* [TO BE DONE]: Extract every line of the material that holds the string "JSON".

Start

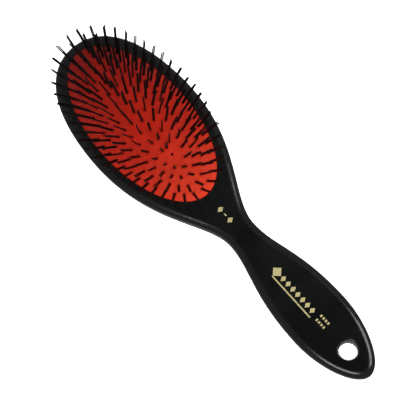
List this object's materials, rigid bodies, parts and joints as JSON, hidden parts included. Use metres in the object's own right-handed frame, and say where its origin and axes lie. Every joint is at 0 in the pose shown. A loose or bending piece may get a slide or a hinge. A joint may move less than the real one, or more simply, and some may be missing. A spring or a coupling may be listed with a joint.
{
  "type": "bristle brush",
  "caption": "Oval air-cushion grooming brush: folded nylon tufts through a domed rubber pad in a moulded head with a waisted neck, club handle and hanging hole.",
  "frame": {"origin": "under the middle of the overall length, on the plane that the back rests on", "axes": "+X along the brush from the head to the end of the handle, +Z out of the bristle side"},
  "size_m": [0.215, 0.061, 0.0392],
  "materials": {
    "body_plastic": "black, injection moulded and polished",
    "cushion_rubber": "red natural rubber, soft satin",
    "tuft_nylon": "black extruded nylon filament",
    "staple_steel": "bright drawn wire",
    "gold_foil": "pale gold hot-stamping foil"
  },
  "bodies": {
    "brush": {"brush_body": "body_plastic", "cushion_pad": "cushion_rubber", "foil_neck_mark": "gold_foil", "foil_grip_mark": "gold_foil", "foil_end_mark": "gold_foil"},
    "centre_row_tufts": {"tufts_centre_row": "tuft_nylon", "staples_centre_row": "staple_steel"},
    "ring_1_tufts": {"tufts_ring_1": "tuft_nylon", "staples_ring_1": "staple_steel"},
    "ring_2_tufts": {"tufts_ring_2": "tuft_nylon", "staples_ring_2": "staple_steel"},
    "ring_3_tufts": {"tufts_ring_3": "tuft_nylon", "staples_ring_3": "staple_steel"},
    "ring_4_tufts": {"tufts_ring_4": "tuft_nylon", "staples_ring_4": "staple_steel"},
    "ring_5_tufts": {"tufts_ring_5": "tuft_nylon", "staples_ring_5": "staple_steel"}
  },
  "joints": [
    {"name": "centre_row_press", "type": "slide", "parent": "brush", "child": "centre_row_tufts", "axis": [0, 0, 1], "range_m": [-0.0045, 0], "stiffness_N_per_m": 800, "deforming": ["cushion_pad"]},
    {"name": "ring_1_press", "type": "slide", "parent": "brush", "child": "ring_1_tufts", "axis": [0, 0, 1], "range_m": [-0.00102, 0]},
    {"name": "ring_2_press", "type": "slide", "parent": "brush", "child": "ring_2_tufts", "axis": [0, 0, 1], "range_m": [-0.00212, 0]},
    {"name": "ring_3_press", "type": "slide", "parent": "brush", "child": "ring_3_tufts", "axis": [0, 0, 1], "range_m": [-0.00304, 0]},
    {"name": "ring_4_press", "type": "slide", "parent": "brush", "child": "ring_4_tufts", "axis": [0, 0, 1], "range_m": [-0.00375, 0]},
    {"name": "ring_5_press", "type": "slide", "parent": "brush", "child": "ring_5_tufts", "axis": [0, 0, 1], "range_m": [-0.00436, 0]}
  ],
  "couplings": [
    {"joint": "ring_1_press", "follows": "centre_row_press", "ratio": 0.224},
    {"joint": "ring_2_press", "follows": "centre_row_press", "ratio": 0.468},
    {"joint": "ring_3_press", "follows": "centre_row_press", "ratio": 0.673},
    {"joint": "ring_4_press", "follows": "centre_row_press", "ratio": 0.831},
    {"joint": "ring_5_press", "follows": "centre_row_press", "ratio": 0.966}
  ]
}
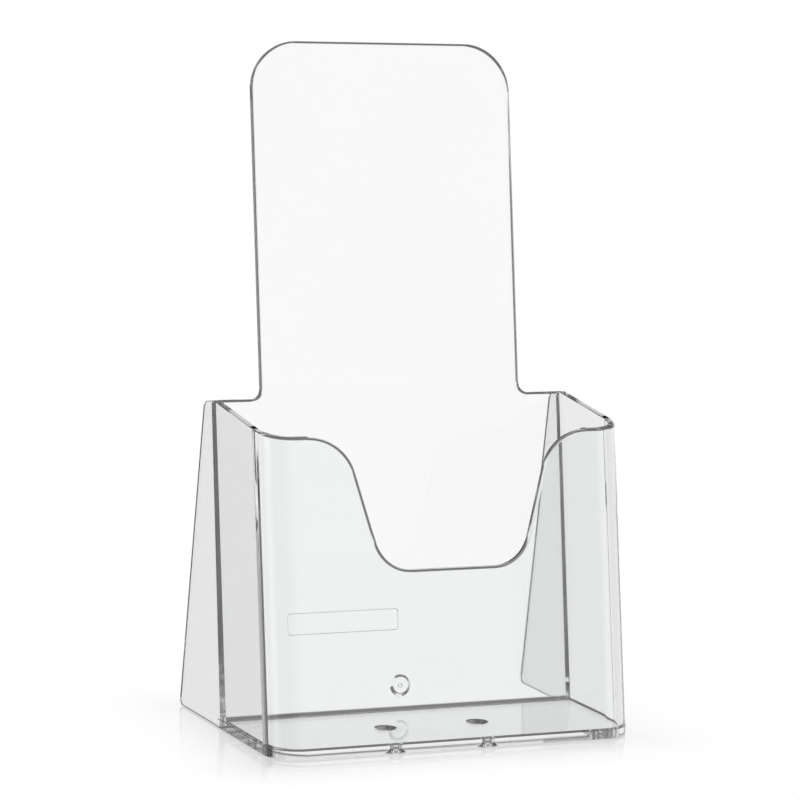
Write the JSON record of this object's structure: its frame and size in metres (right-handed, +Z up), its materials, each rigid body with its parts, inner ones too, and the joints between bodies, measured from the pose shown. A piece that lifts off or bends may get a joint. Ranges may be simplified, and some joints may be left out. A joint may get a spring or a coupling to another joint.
{
  "type": "brochure rack",
  "caption": "Clear moulded counter rack with one leaflet pocket: leaning back panel with a header tab, scooped front wall, screw holes in its floor and triangular rear legs",
  "frame": {"origin": "on the table, under the middle of the rack's outline", "axes": "+X across the rack to the right as seen from the front, +Y to the rear, +Z up; the pocket faces -Y"},
  "size_m": [0.1104, 0.0734, 0.1912],
  "materials": {
    "clear_plastic": "clear, polished"
  },
  "bodies": {
    "root": {"base_plate": "clear_plastic", "front_panel": "clear_plastic", "left_ear": "clear_plastic", "right_ear": "clear_plastic", "left_front_corner": "clear_plastic", "right_front_corner": "clear_plastic", "left_side_wall": "clear_plastic", "right_side_wall": "clear_plastic", "back_panel": "clear_plastic", "header_tab": "clear_plastic", "left_rear_leg": "clear_plastic", "right_rear_leg": "clear_plastic", "gate_stub": "clear_plastic", "blank_name_pad": "clear_plastic"}
  },
  "joints": []
}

End

* [RESPONSE TO THIS TASK]:
List this object's materials, rigid bodies, parts and joints as JSON, hidden parts included. Use metres in the object's own right-handed frame, and say where its origin and axes lie. Every joint is at 0 in the pose shown. A loose or bending piece may get a slide or a hinge. A joint may move less than the real one, or more simply, and some may be missing. A spring or a coupling may be listed with a joint.
Write the JSON record of this object's structure: its frame and size in metres (right-handed, +Z up), its materials, each rigid body with its parts, inner ones too, and the joints between bodies, measured from the pose shown. A piece that lifts off or bends may get a joint. Ranges may be simplified, and some joints may be left out. A joint may get a spring or a coupling to another joint.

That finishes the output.